東京地裁が検索結果についての明確な人権侵害を認める
しかし、今回の東京地裁の決定では、たとえ検索エンジンの検索結果に誹謗中傷する内容を表示しただけでも不法行為が成立することを裁判所が認めたことになります。裁判所が従来の論調を覆す決定をしたとのことで、マスコミ各社にも大きく取り上げられる事態となりました。
検索結果やスニペットが人格権の侵害にあたる
東京地裁はまず、今日インターネットで効率的に調べ物をするときに検索エンジンが重要な役割を果たしていることが「公知の事実である」ことに触れています。その上で、東京地裁は「記事の個々のタイトル及びスニペットそれ自体から債権者の人格権を侵害しているが認められる」と述べました。
EUの「忘れられる権利」判決が影響も
今回の東京地裁の決定が従来の判決内容を覆すに至ったのは、同年5月にEU司法裁判所が「忘れられる権利」を認める判決を下したことが影響していると言われています。この判決では、Googleも他のサイト管理者と同様に違法な情報を削除しなければならない役割があるのは当然として、Googleに違法な情報に関する検索結果の削除を求めました。東京地裁の判決もこの考え方を踏襲して、Googleに削除義務を負わせる仮処分決定をしたのです。

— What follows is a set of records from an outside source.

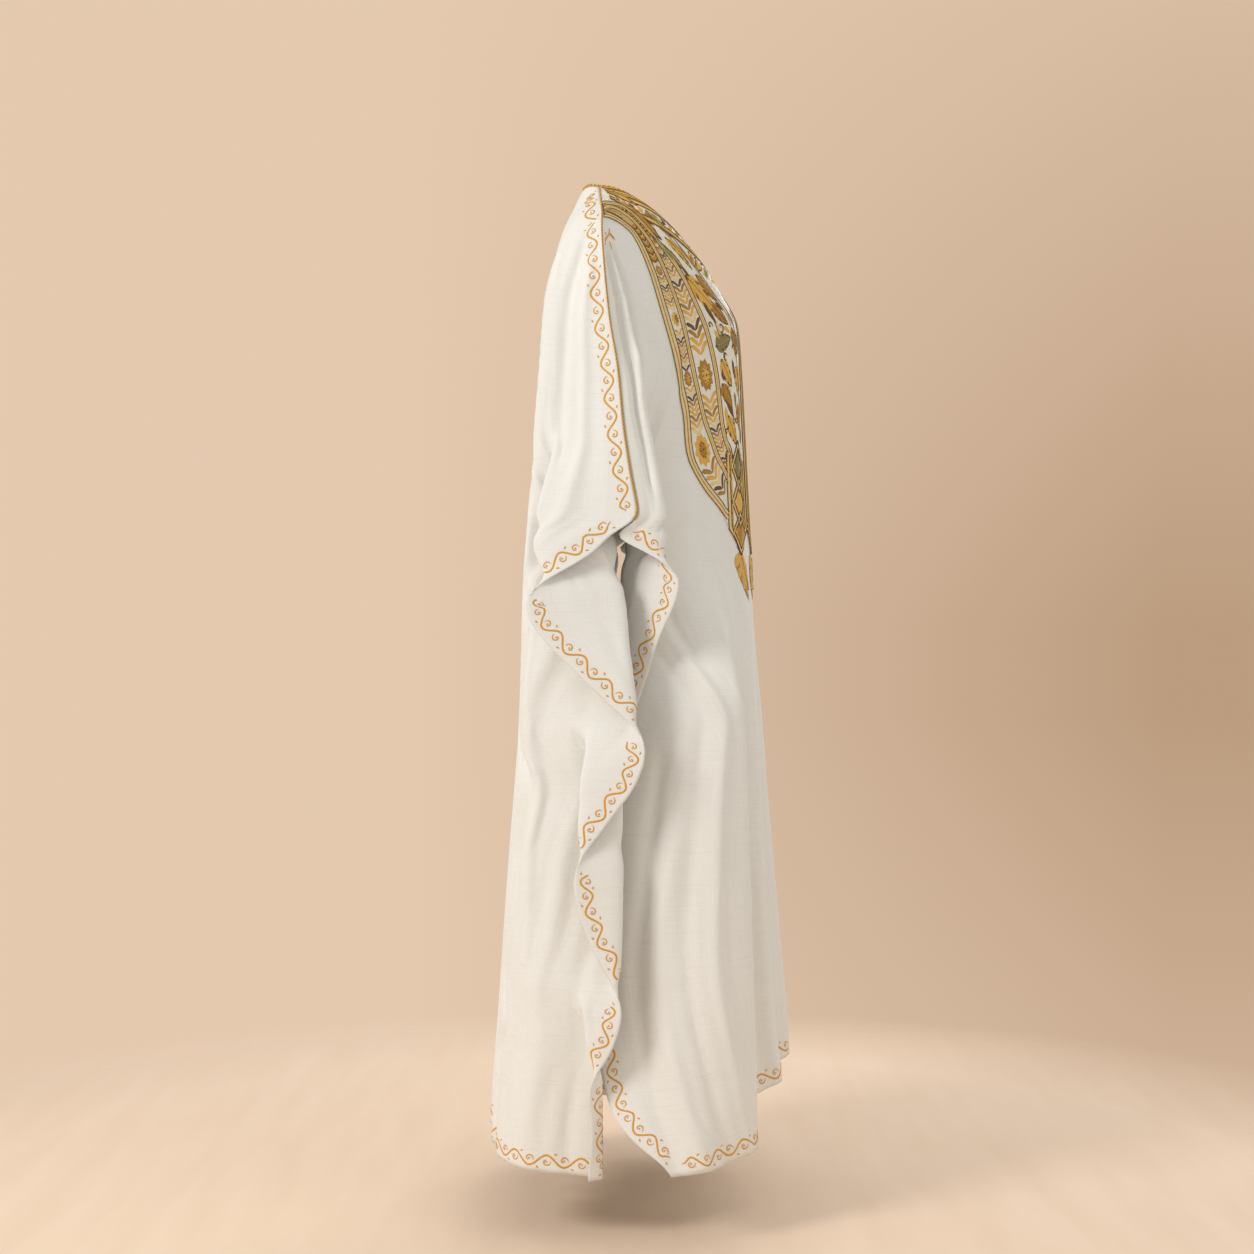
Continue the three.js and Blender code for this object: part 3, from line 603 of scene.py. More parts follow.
def linen_material():
    material, tree, shader = new_material("ivory linen")
    group = tree.nodes.new("ShaderNodeGroup")
    group.node_tree = LINEN
    place = uv_place(tree, "cut")
    link(tree, place, group.inputs["Cut place"])
    rumples = noise(tree, stretched(tree, place, (26, 11, 1)), 1.0, 4.0, 0.55)
    height = maths(tree, "ADD", maths(tree, "MULTIPLY", group.outputs["Height"], 0.10), rumples)
    link(tree, group.outputs["Colour"], shader.inputs["Base Color"])
    link(tree, group.outputs["Roughness"], shader.inputs["Roughness"])
    shader.inputs["Sheen Weight"].default_value = 0.12
    shader.inputs["Sheen Roughness"].default_value = 0.5
    shader.inputs["Specular IOR Level"].default_value = 0.25
    bump(tree, shader, height, 0.35, 0.0035)
    return material


linen = linen_material()
for piece in (back_piece, front_piece):
    piece.data.materials.append(linen)

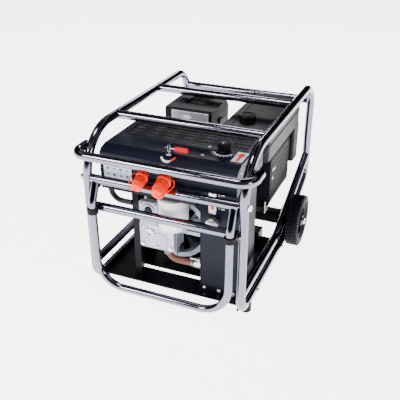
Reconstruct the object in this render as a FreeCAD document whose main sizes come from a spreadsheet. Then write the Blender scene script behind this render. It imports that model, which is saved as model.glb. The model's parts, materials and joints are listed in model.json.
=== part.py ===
import FreeCAD, Part
import math
import os
import re
import Sketcher

# A portable petrol hydraulic power pack in a bent-tube cage with two wheels.
# Lengths are millimetres. +X is to the machine's right seen from its control side,
# +Y runs from the control side to the back, and +Z is up from the floor.
# Places along Y are counted from the axis of the front uprights.

V = FreeCAD.Vector
X, Y, Z = V(1, 0, 0), V(0, 1, 0), V(0, 0, 1)
doc = FreeCAD.newDocument("power_pack")
sheet = doc.addObject("Spreadsheet::Sheet", "Sizes")

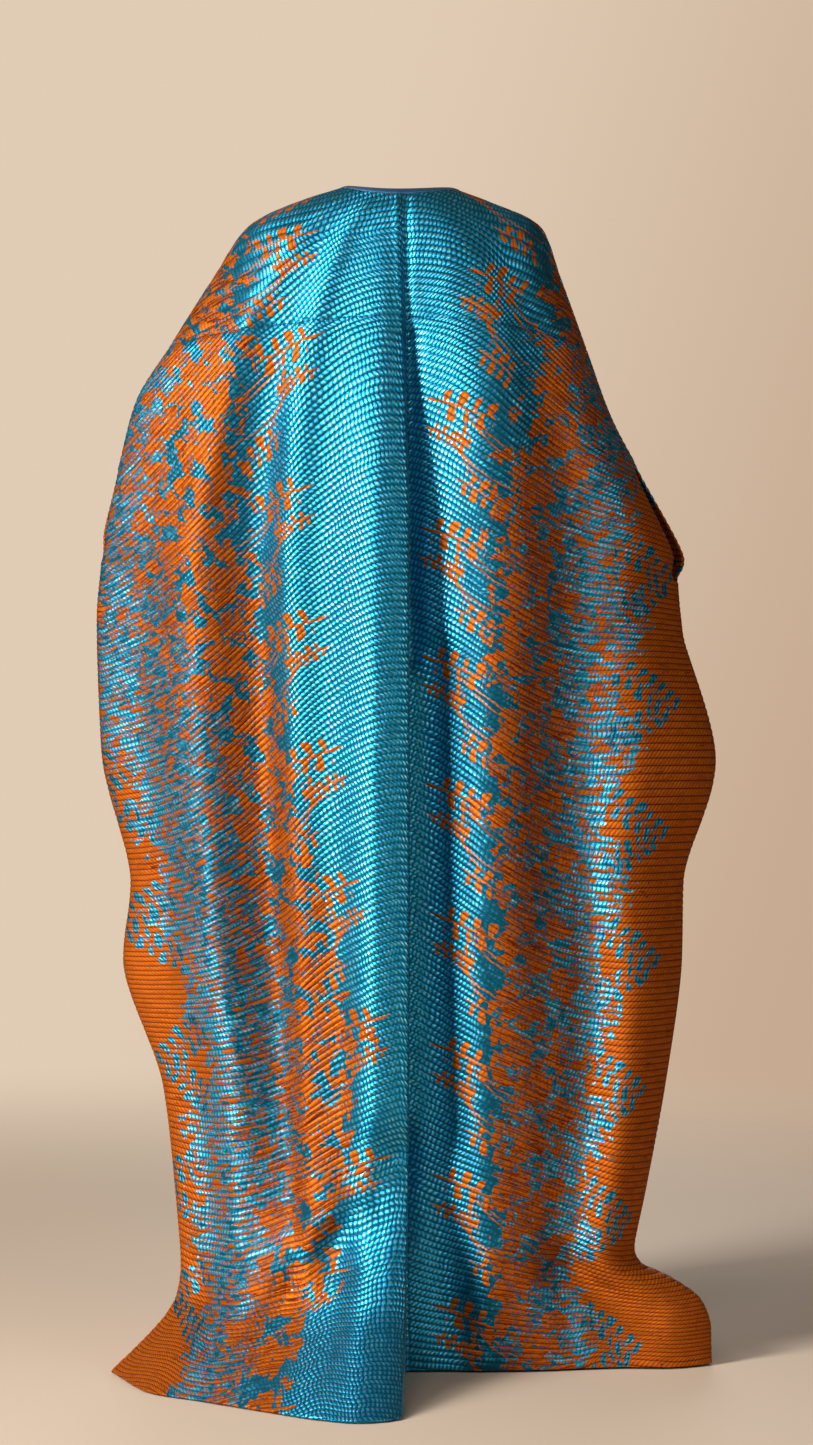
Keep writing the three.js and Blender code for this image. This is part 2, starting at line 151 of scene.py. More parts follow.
FRONT_FOLDS = columns_of(FOLD_COLUMNS, (
    ("right side", -1, -1, -1, -1, 0, 0, 0, 0, 0, 0, 0, 0),
    ("right outer trough", -0.8, -0.8, -0.84, -0.86, 0, 0, 0, -6, -12, -12, -8, 0),
    ("right outer ridge", -0.58, -0.62, -0.66, -0.68, 0, 0, 4, 18, 22, 16, 14, 14),
    ("right inner trough", -0.38, -0.44, -0.45, -0.44, 0, 0, -4, -12, -18, -18, -12, -8),
    ("right inner ridge", -0.2, -0.24, -0.22, -0.2, 0, 0, 2, 14, 22, 24, 20, 20),
    ("middle", 0, 0, 0, 0, 0, 0, 0, -6, -10, -8, -4, 0),
    ("left inner ridge", 0.22, 0.2, 0.19, 0.18, 0, 0, 2, 16, 24, 22, 20, 24),
    ("left inner trough", 0.4, 0.42, 0.41, 0.4, 0, 0, -4, -14, -20, -16, -10, -6),
    ("left outer ridge", 0.6, 0.62, 0.63, 0.66, 0, 0, 4, 16, 20, 18, 16, 18),
    ("left outer trough", 0.8, 0.8, 0.82, 0.84, 0, 0, 0, -8, -12, -10, -6, 0),
    ("left side", 1, 1, 1, 1, 0, 0, 0, 0, 0, 0, 0, 0),
))

# Soft creases: each a ridge or a trough along a line from one end to the other.
CREASE_COLUMNS = ("name", "from_x", "from_z", "to_x", "to_z", "width", "proud")
BACK_CREASES = columns_of(CREASE_COLUMNS, (
    ("train ridge's top", 34, -1296, 84, -1350, 24, 8),
    ("train ridge", 84, -1350, 236, -1506, 30, 17),
    ("train hollow's top", 62, -1330, 92, -1405, 34, -12),
    ("train hollow", 98, -1424, 170, -1511, 44, -26),
    ("train crest, eased", 66, -1430, 76, -1569, 30, -10),
    ("flap valley", 266, -1436, 240, -1525, 14, -44),
    ("right lobe hollow", -215, -1440, -330, -1500, 28, -40),
))
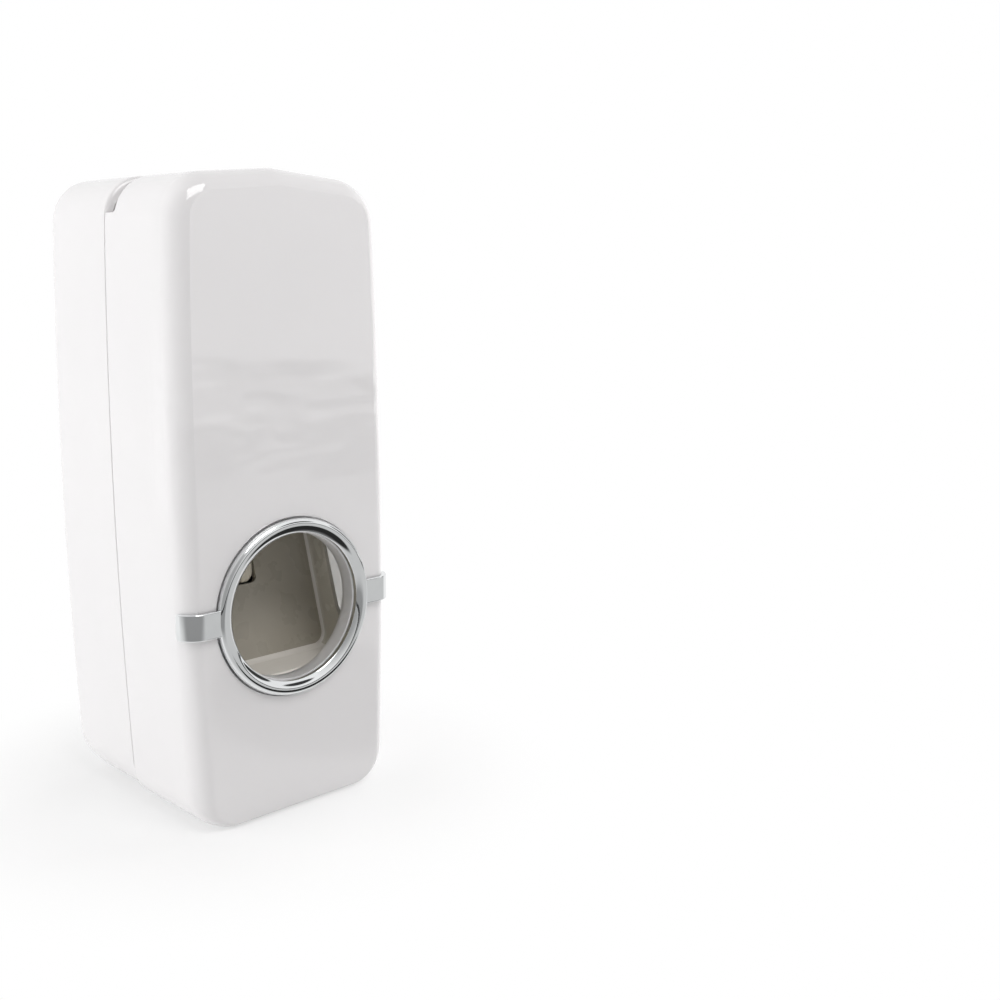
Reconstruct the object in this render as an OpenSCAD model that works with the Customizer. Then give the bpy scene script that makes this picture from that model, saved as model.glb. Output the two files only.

サイトや書き込みそのものを削除しても検索画面にはしばらくその内容が残り、引き続き多くの人の目に触れてしまいます。インターネットで誹謗中傷されて困ったときには、ネット問題に強い弁護士に削除を依頼するとともに検索結果の削除やキャッシュやスニペットの更新などの「後処理」まできっちりしてもらうようにしましょう。